The news which had left Watertown, Mass., at 10 AM Wednesday, April 19th, arrived five days later, in Philadelphia, 350 miles away, at 5 PM on April 24th. The bell in the state house tolled to call 8,000 people to hear the news, and they agreed to associate for the purposes of  “defending with arms, our lives, liberty and property against all attempts to deprive us of them.”

Soon after, Palmer’s letter was sent southward to Baltimore, and on its arrival, the inhabitants seized a stand of 1500 arms in the Provincial magazine. By Saturday, April 29th, the news had reached Williamsburg, VA. Captain Patrick Henry set out for the capital with a body of armed men. When the news reached Charlestown, SC, the colony began to organize itself for defense against possible British attack.

The news spread westward across the mountains to the frontier, causing a great deal of consternation, as the very existence of these settlements depended upon the eastern suppliers. A group of campers in Kentucky, upon receiving the news, called the place Lexington.

The Lexington alarm aroused the spirit and enthusiasm of the American people to the highest level of any period in the war. There were patriotic resolves and orders for the establishment of military organizations. The colonies now had something to unite them. Recognizing that a more official bond was needed, the Continental Congress soon adopted the army surrounding Boston, and appointed George Washington from Virginia to lead it, thus converting it into a national force.

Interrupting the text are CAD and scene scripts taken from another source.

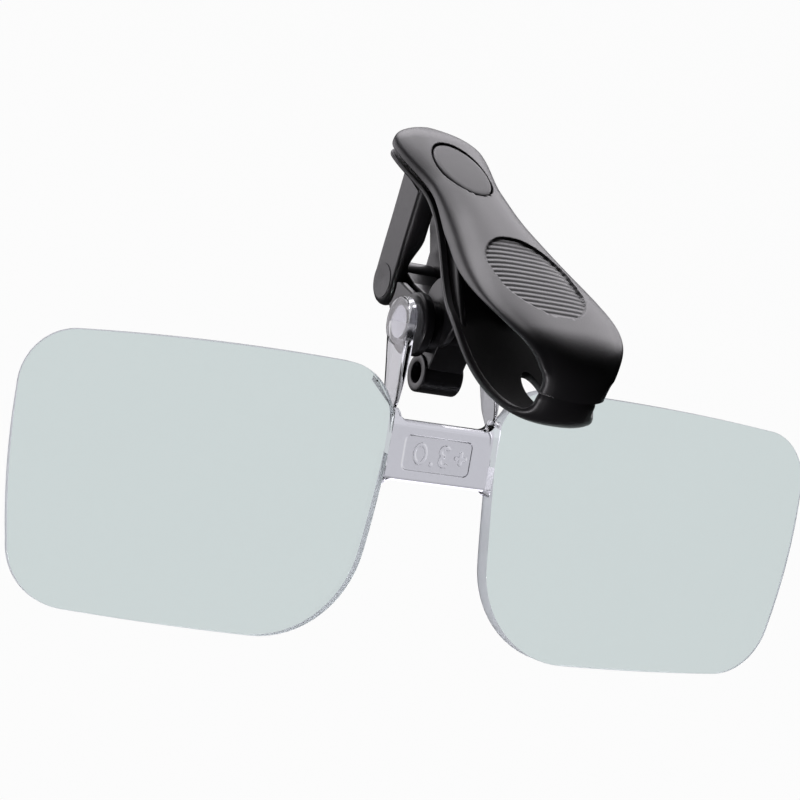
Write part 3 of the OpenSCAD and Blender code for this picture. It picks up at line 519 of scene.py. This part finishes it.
# A helix about the pin, with straight arms leaving it at its top and its bottom, swept with a round wire.
def makeSpring():
    wireHalf, radius, reach = spring["wire"] / 2, spring["radius"], spring["arm"]
    half = lugInner - wireHalf - spring["sideGap"]
    topZ = clip["crownZ"] - upper["wall"] - wireHalf - spring["topGap"]
    floorZ = lowerBottom(reach - spring["y"]) + lower["wall"] + wireHalf + spring["floorGap"]
    rise = math.atan2(topZ - spring["z"] - radius, reach)
    fall = math.atan2(spring["z"] - radius - floorZ, reach)
    start = math.pi / 2 + rise
    end = start - 2 * math.pi * spring["coils"] - math.pi - rise + fall
    u = np.linspace(0, 1, spring["coils"] * spring["perTurn"])
    a = mix(start, end, u)
    coil = [mix(-half, half, u), spring["y"] + radius * np.cos(a), spring["z"] + radius * np.sin(a)]
    coil = np.stack(coil, 1)
    u = np.linspace(0, 1, 8)[1:, None]
    armA = coil[0] + u[::-1] * [0, -reach * math.cos(rise), reach * math.sin(rise)]
    armB = coil[-1] + u * [0, -reach * math.cos(fall), -reach * math.sin(fall)]
    path = np.vstack([armA, coil, armB])
    t = unit(np.gradient(path, axis=0))
    side = unit(np.cross(t, [1.0, 0, 0]))
    q = fullTurn(spring["sides"])[None, :, None]
    points = path[:, None] + wireHalf * (np.cos(q) * side[:, None] + np.sin(q) * np.cross(t, side)[:, None])
    return Shape().add(points, closedFaces(len(path), spring["sides"])).build("jawSpring", 50)


jawSpring = makeSpring()
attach(jawSpring, "clip_top")
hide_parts("jaw_spring")
print("spring wound")


# The link between the legs and the lens.
link = dict(reach=12.7, rise=1.4, barrel=3.2, barrelHalf=3.6, axle=2.0, knuckle=2.8, knuckleHalf=2.3,
            pinBore=0.93, waist=2.2, waistY=-4.2, waistZ=0.2, cheek=1.0, cheekFace=4.0, cheekRoot=2.1,
            legClear=3.6, lobe=4.4, lobeRise=2.5, lobeThick=0.9, tube=2.4, tubeBore=1.3, tubeLength=5.5,
            tubeDrop=5.9, tubeFront=1.4, tubeEdge=0.25, boreEdge=0.12)
lensPivot = (leg["y"] - link["reach"], leg["z"] + link["rise"])


# A washer's section: a rectangle of (x, radius) with its outer edges rounded by edge.
def ringProfile(x0, x1, inner, outer, edge):
    corners = [arc(x0 + edge, outer - edge, edge, 180, 90), arc(x1 - edge, outer - edge, edge, 90, 0)]
    return np.vstack([[[x0, inner]], *corners, [[x1, inner]]])


def circle(y, z, r, n=48):
    return arc(y, z, r, 0, 360 * (n - 1) / n, n)


def around(*circles):  # the outline round all the circles
    return hull2d(np.vstack(circles))


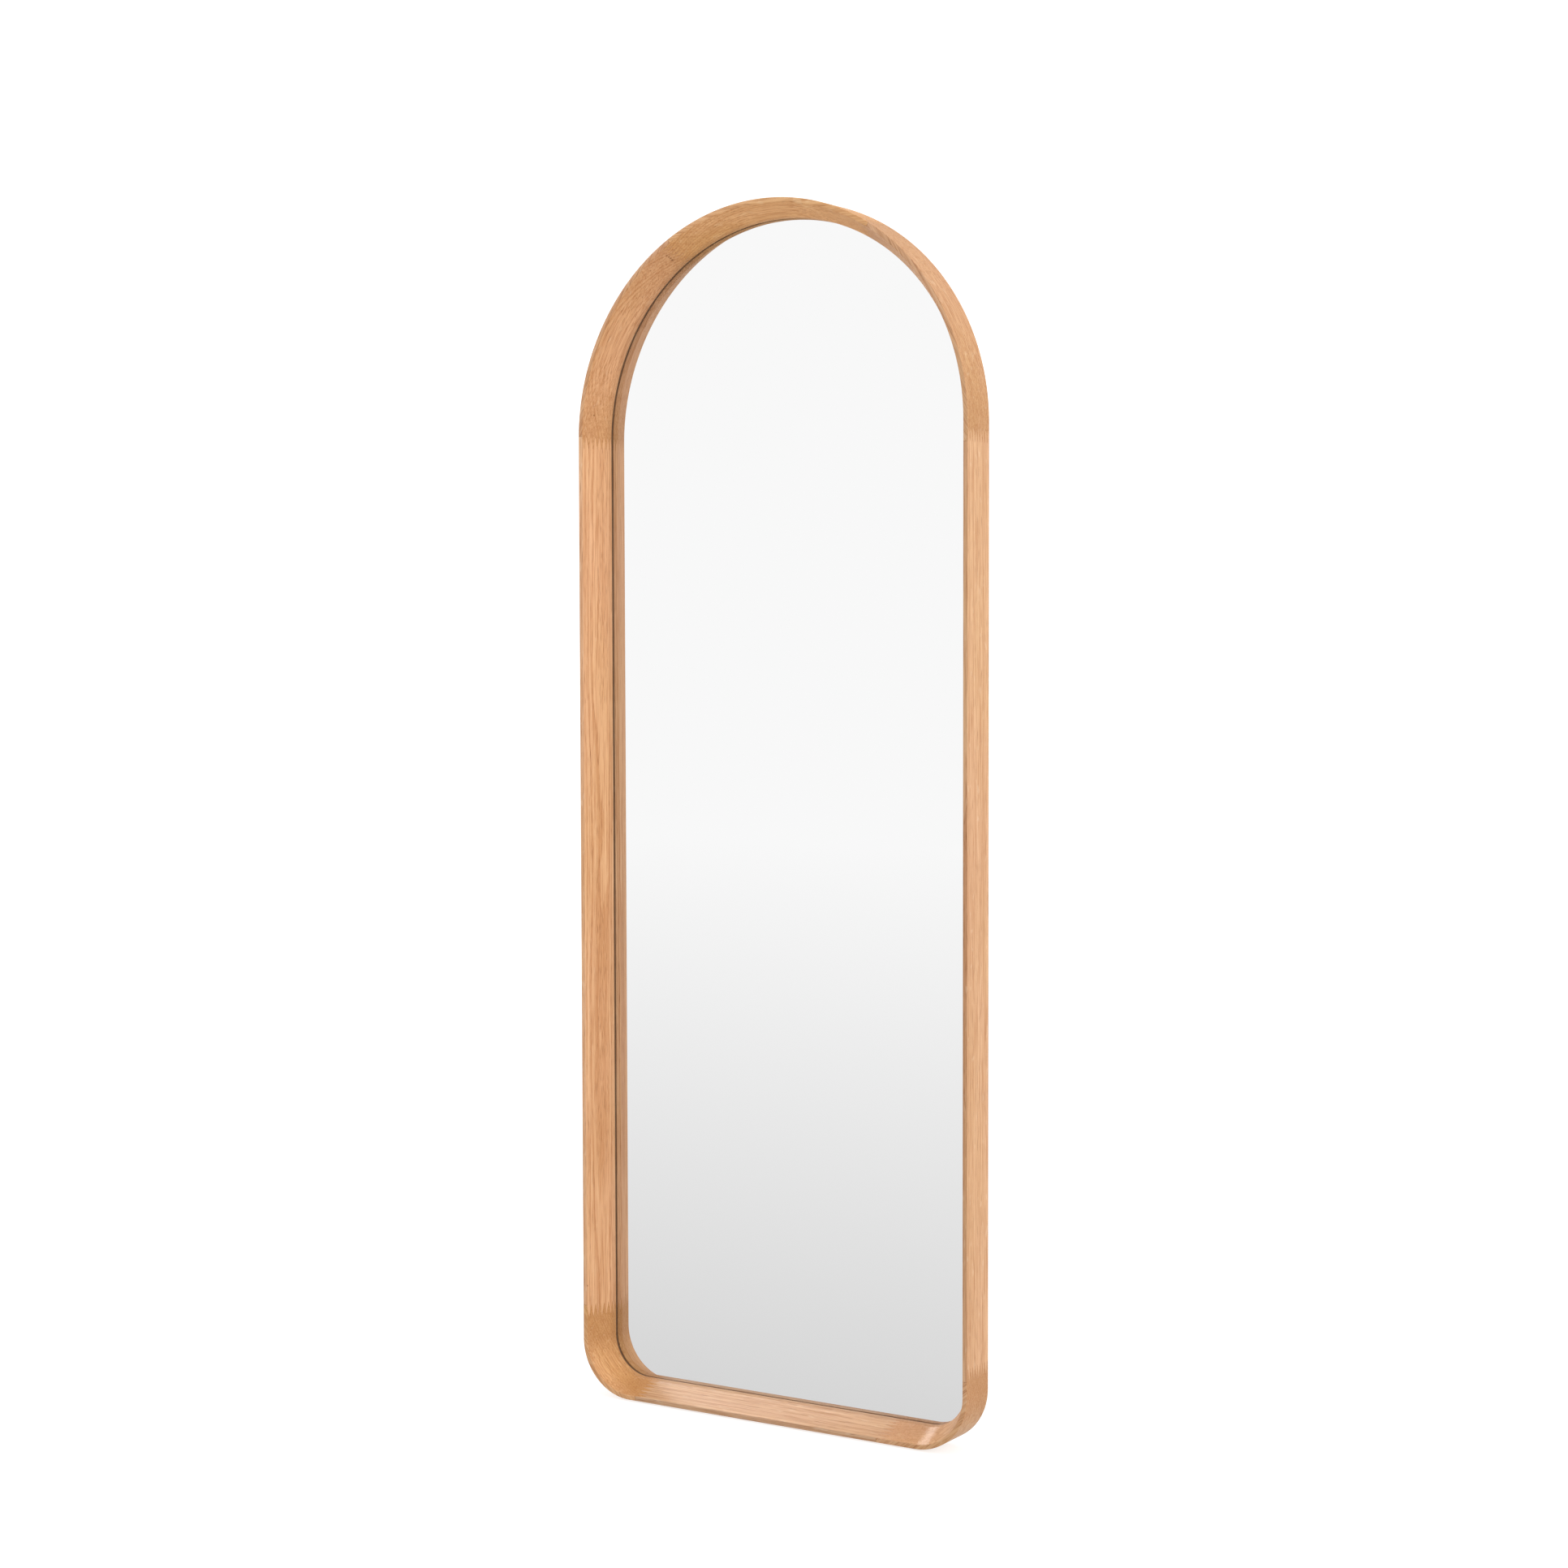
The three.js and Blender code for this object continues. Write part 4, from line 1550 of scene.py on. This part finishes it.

Israel Bissell returned to East Windsor where he entered service in Capt. W. Wolcott’s Co. with his brother Justis in July, 1776. He remained in the army for only one month, possibly due to the death of his father in 1776. When the war ended, the family moved to Middlefield, MA, where Israel purchased land and in 1784 married Lucy Hancock of Longmeadow. They had four children. Israel died in 1823 at the age of seventy-one in Hinsdale, MA.